European neutrality became difficult to sustain in the aftermath of the election because of the regime’s excessive violence as well as the scale and duration of the protests. EU authorities responded first with a call to end the violence and recount the votes, followed by threats of sanctions against the regime and a proposal for mediation.
The demand by the leaders of many Western countries, primarily Poland and the Baltic States, to hold new elections has prompted Lukashenko to turn around and return to the classic Western plot scenario. Thus, he suddenly forgot his insinuations about a threat of destabilization from Russia, launched in the middle of the election campaign with the Wagner affair, and called on Vladimir Putin for help. The latter promised on August 16 that Moscow “will respect its commitments” within the framework of the Russia-Belarus Unified State Treaty, and if necessary, within the framework of the CSTO, which implies the possibility of dispatch of armed forces.
The situation in Belarus represents a real dilemma for the Kremlin: on the one hand, the Russian leadership is tired of Lukashenko's turnarounds and the arrival of a new person at the head of the Belarusian state does not involve many risks. The country has been moving away politically from Russian orbit since 2014 but remains economically dependent on Russia.
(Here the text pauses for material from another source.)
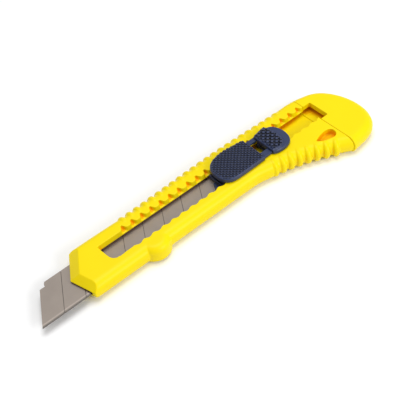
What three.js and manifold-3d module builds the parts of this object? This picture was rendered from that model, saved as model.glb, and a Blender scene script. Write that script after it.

On the other hand, a regime change under pressure from the streets in Belarus could give unprecedented impetus to the rise of political protests in Russia on the eve of a regional election which promises to be very tense; and, symbolically, the fall of Lukashenko would presage the inexorable end of Putin. Finally, neither the Belarusian population nor the Russian population favors the scenario of military intervention. Would Putin be ready to take such a decision, with very serious geopolitical and domestic consequences, in the context of economic recession?